2 And be not conformed to this world:but be ye transformed by the renewing of your mind, that ye may prove what is that good, and acceptable, and perfect, will of God.
This is how to find God's perfect will. By consecrating yourself { setting yourself apart} the Spirit does the Sanctifying . We do the setting ourselves apart.
2 Corinthians 6:
17Wherefore come out from among them, and be ye separate, saith the Lord, and touch not the unclean thing; and I will receive you.
18And will be a Father unto you, and ye shall be my sons and daughters, saith the Lord Almighty.

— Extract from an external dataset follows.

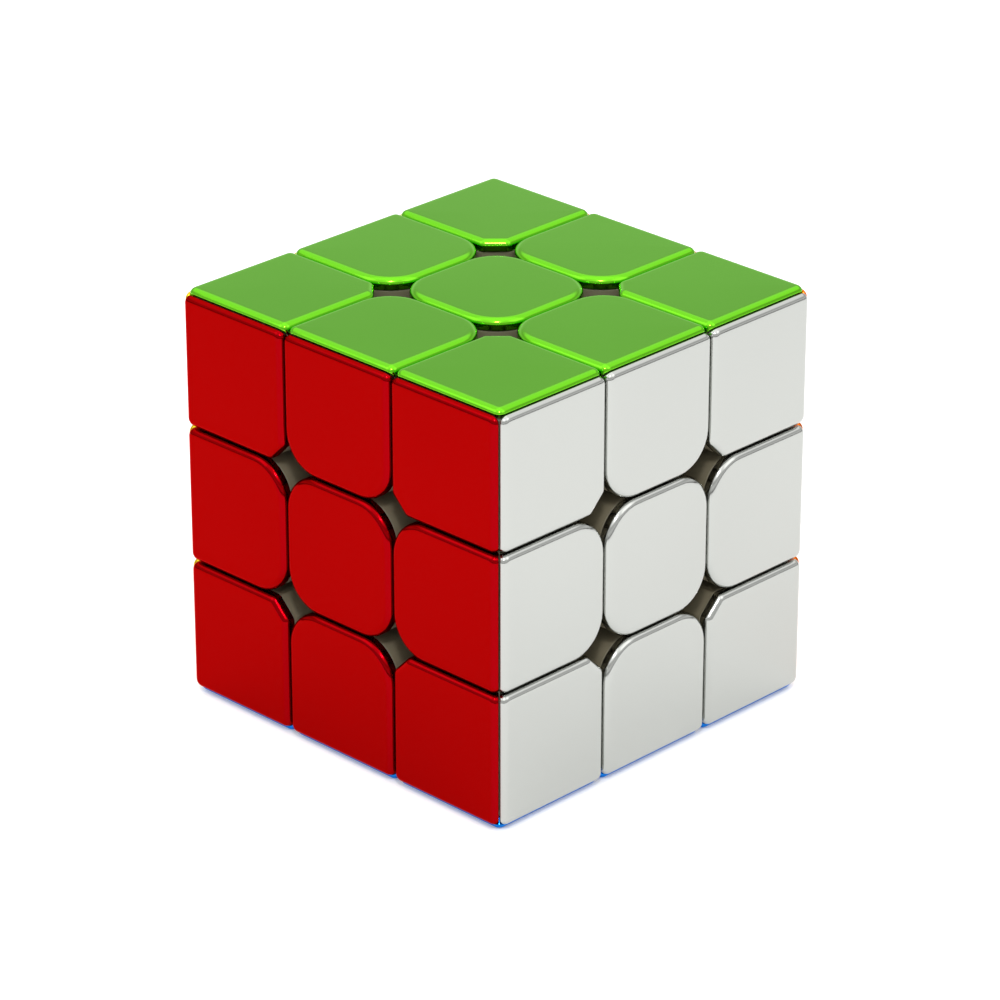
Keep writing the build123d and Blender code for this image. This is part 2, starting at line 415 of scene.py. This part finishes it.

We have all different make ups. What works best for me is a daily partial fast of one meal a day. This slows me down just enough to discern and make good choices. Jesus fasted, Paul fasted etc. Also we are very selective in what we listen to and watch in our homes. All the fasting in the world can not compete with a PG13 or R rated movie. We must be separate from this world. We are called out { meaning holy or set apart for God's use} Many Christians want th ebest of both worlds...it doesn't work. God is a jealous God. He wants all of us. Expectations...I'll let God's Word speak for itself brother..
1Cor. 9 But as it is written, Eye hath not seen, nor ear heard, neither have entered into the heart of man, the things which God hath prepared for them that love him.
and
Psalm 37:
4 Delight thyself also in the LORD: and he shall give thee the desires of thine heart.
5 Commit thy way unto the LORD; trust also in him; and he shall bring it to pass.
You have got some good stuff here G5. I personally find that when I look for God, thats when I find him. When I put down my agenda and look for his, thats when I see. I have to trust in Him and His will for my life. When I trust in Him and have confidence in His will verses mine, things are alot easier. I personally don't believe that we see all that God does for us on a daily basis. We look at things based on our own agenda. I would challenge you, for one day to look for Gods hand in your daily life. I'm talking from the time you wake up, till the time you go tosleep, look for God in every word, every action. When I do it, I realize God is there every step of the way. I also feel at this point God can shape you toward his will. He knows you are looking and listening. I hope I didn't rambel G5. Larry
Another thing to do if ya want to hear God and see HIm at work is this. Purpose in your heart to keep your mouth shut until dinner time. It's amazing what happens .
Psalm 46:`10 Be still, and know that I am God:
Psalm 34: 12 What man is he that desireth life, and loveth many days, that he may see good?
The answer...............
13Keep thy tongue from evil, and thy lips from speaking guile.
14 Depart from evil, and do good; seek peace, and pursue it.
good advice..all of it... for me, however, expecting NOTHING from man, OR GOD, makes way for less disappointment all the way around... and it works. I DON'T count my blessings, as God told David not to count ANY of the increase(or blessing,same thing).. I take that to heart.. I appreciate..I don't count.